According to the security firm, the hackers captured information from over 420,000 websites. The victims were from countries around the world, and ranged in size from small businesses to large corporations.

Another Instance in a Growing Trend of Cyber Crime

This is not the first large-scale information theft to occur in recent history, with several information security breaches coming just last year. In December, Eastern European hackers stole 40 million credit card numbers and 70 million other pieces of personal information, including addresses and phone numbers.

Similarly, US authorities uncovered in October a Vietnam-based identity theft scheme that had managed to steal around 200 million personal records. That stockpile of stolen data included credit card information, bank account records, and Social Security numbers.

How to Protect Your Information

While it remains unclear what companies were struck by the latest theft, there can be no doubt that both corporations and consumers should be on their guard. First and foremost, those concerned about the safety of their records should change their passwords, making sure not to duplicate passwords for multiple sites.

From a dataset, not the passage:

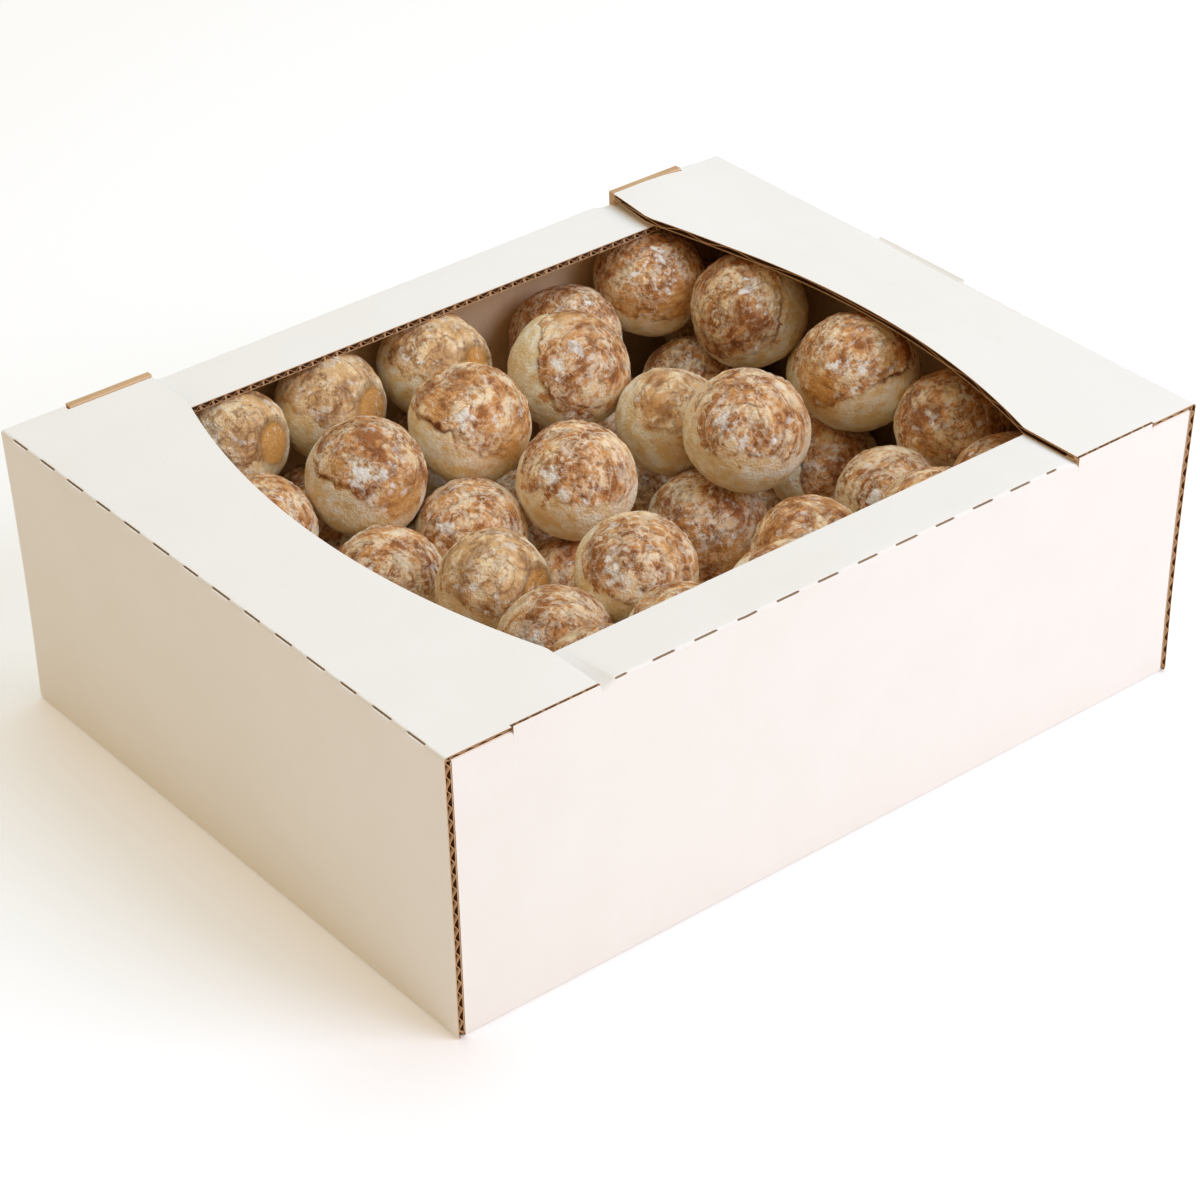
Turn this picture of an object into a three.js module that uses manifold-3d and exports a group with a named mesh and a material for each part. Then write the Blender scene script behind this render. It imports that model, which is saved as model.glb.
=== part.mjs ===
// A windowed carton full of gingerbread. The carton is one folded piece of corrugated board: a base, four
// walls, a narrow strip folded in from the front wall and from the back wall, and two wide flaps folded in
// from the side walls, whose curved inner edges frame the window. The gingerbreads that show through the
// window are one solid each. The ones below and beside them are one heap.
//
// Millimetres. The origin is the middle of the base's underside. X runs along the long side, from the left
// wall to the right wall, Y from the front wall to the back wall, and Z up.
import * as THREE from "three";
import { mergeVertices } from "three/addons/utils/BufferGeometryUtils.js";
import Module from "manifold-3d";

const wasm = await Module();
wasm.setup();

// ---------------------------------------------------------------- the carton's driving dimensions
const LENGTH = 380; // outside, along X
const WIDTH = 295; // outside, along Y
const HEIGHT = 132; // outside, to the top of the flaps
const BOARD = 3; // thickness of the corrugated board
const SEAM = 0.3; // air between two layers of board, or between board and what lies against it
const FRONT_STRIP = 31; // how far each strip reaches in from its wall's outer face
const BACK_STRIP = 29.5;
const SLIT = 0.8; // width of the cut beside each tab
const SLIT_DEPTH = 4.5; // how far that cut runs down into the wall
const ARC_STEPS = 18; // chords along a flap's curved edge

// Each flap is measured inwards from its own wall's outer face: its width where it lies on the strips, its
// width in the middle of its curved edge, and where its end edge steps back behind the wall's tab.
const LEFT_FLAP = { side: -1, end: 73, middle: 51, notch: 31.5 };
const RIGHT_FLAP = { side: 1, end: 64, middle: 47, notch: 26 };

// ---------------------------------------------------------------- the gingerbread's driving dimensions
const CROWN_SHARE = 0.885; // height of the crown above the widest ring, and depth of the rounded underside
const FOOT_LATITUDE = -48; // degrees below the widest ring at which the underside is cut flat
const CLEARANCE = 0.4; // air between neighbours
const LUMPINESS = 0.035; // how far the crust dips below a smooth round, as a share of the radius
const SPLIT_DEPTH = 0.045; // the same for the split between crust and pale side
const YIELDING = 0.85; // of a push, the share that the later of two in the list gives way

// The gingerbreads that show: x, y and z of the middle, radius, and how the crown leans, as degrees from
// upright and the compass heading it leans towards (0 is +X, 90 is +Y). The first ones lie on top.
const SHOWN = [
  [-69, 70, 97, 25.5, 35, -100],
  [-13, 72, 101, 26, 30, -105],
  [49, 82, 101, 26.5, 40, -100],
  [3, 20, 91, 25.5, 30, -120],
  [73, -8, 101, 26.5, 35, -115],
  [144, 70, 101, 26.5, 40, -155],
  [142, -1, 101, 26.5, 30, -150],
  [-34, -65, 102, 24.5, 35, -115],
  [132, 7, 56, 24, 30, -110],
  [127, 120, 101, 25, 25, -115],
  [58, 0, 55, 26.5, 35, -95],
  [-38, 40, 72, 24, 30, -125],
  [-76, -26, 94, 23.5, 30, -120],
  [-81, -72, 92, 23.5, 25, -115],
  [-87, 31, 74, 23.5, 25, -115],
  [-51, 120, 103, 24.5, 25, -90],
  [4, 120, 103, 25, 25, -90],
  [-100, 121, 104, 23.5, 20, -95],
  [68, 38, 86, 24, 30, -90],
  [78, 120, 92, 25, 25, -140],
  [152, -49, 92, 24, 25, -125],
  [-70, 106, 63, 23.5, 25, -140],
  [-115, 80, 87, 23.5, 20, -95],
  [107, -62, 78, 23.5, 20, -110],
  [45, -79, 86, 23.5, 25, -140],
  [128, 90, 60, 24.5, 20, -110],
  [4, 121, 59, 23.5, 20, -110],
  [-6, 12, 46, 23.5, 25, -115],
  [165, 32, 78, 23.5, 20, -110],
  [163, 121, 72, 24, 20, -110],
  [11, 70, 44, 23.5, 20, -125],
  [77, 61, 36, 23.5, 20, -110],
  [92, 120, 50, 24.5, 20, -125],
  [153, 52, 43, 23.5, 20, -110],
  [164, -38, 53, 23.5, 20, -160],
];

// ---------------------------------------------------------------- the heap's driving dimensions
const VIEWPOINT = new THREE.Vector3(-763, -959, 854); // where the gingerbreads that show are seen from

// Whole gingerbreads come first, as high as they fit, and then the ones that stand half out of the core
// between them. hides is how many seen points one may hide, and bite how far two may press together.
const HEAP_PASSES = [
  { tries: 2000, highest: 125, bite: 3, hides: 1 },
  { tries: 600, highest: 44, bite: 16, hides: 4 },
];
const HEAP_SMALLEST = 23.5; // radii
const HEAP_LARGEST = 25.5;
const HEAP_LEAN = 28; // degrees from upright, at most
const HEAP_STEP = 3; // how far a gingerbread is lowered between tries
const HEAP_LOWEST = 16; // lowest middle
const SIGHT_RINGS = [0.3, 0.65, 0.95]; // rings of the points that are looked at, as shares of the radius
const SIGHT_TURNS = 12; // points in a ring
const CORE_TOP = 26; // the heap is solid up to here
const STEM_SHARE = 0.62; // radius of the stem under each of the heap's gingerbreads, as a share of its own
const FUSE = 0.8; // growth that joins the heap's gingerbreads where they all but touch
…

Another crucial measure involves signing up for a password manager. These applications create unique passwords for each site that a person visits, and then stores them in a database secured by a master password. This decreases the likelihood of a person using the same password twice or choosing one that is too easy to hack.

Managing passwords is only one part of the solution. While it is a good first step, it is often not enough on its own. Other security features, such as secondary or two-factor authentication, should also be used when possible. Websites that use this method will send users a message with a one-time code that they must enter before accessing the system.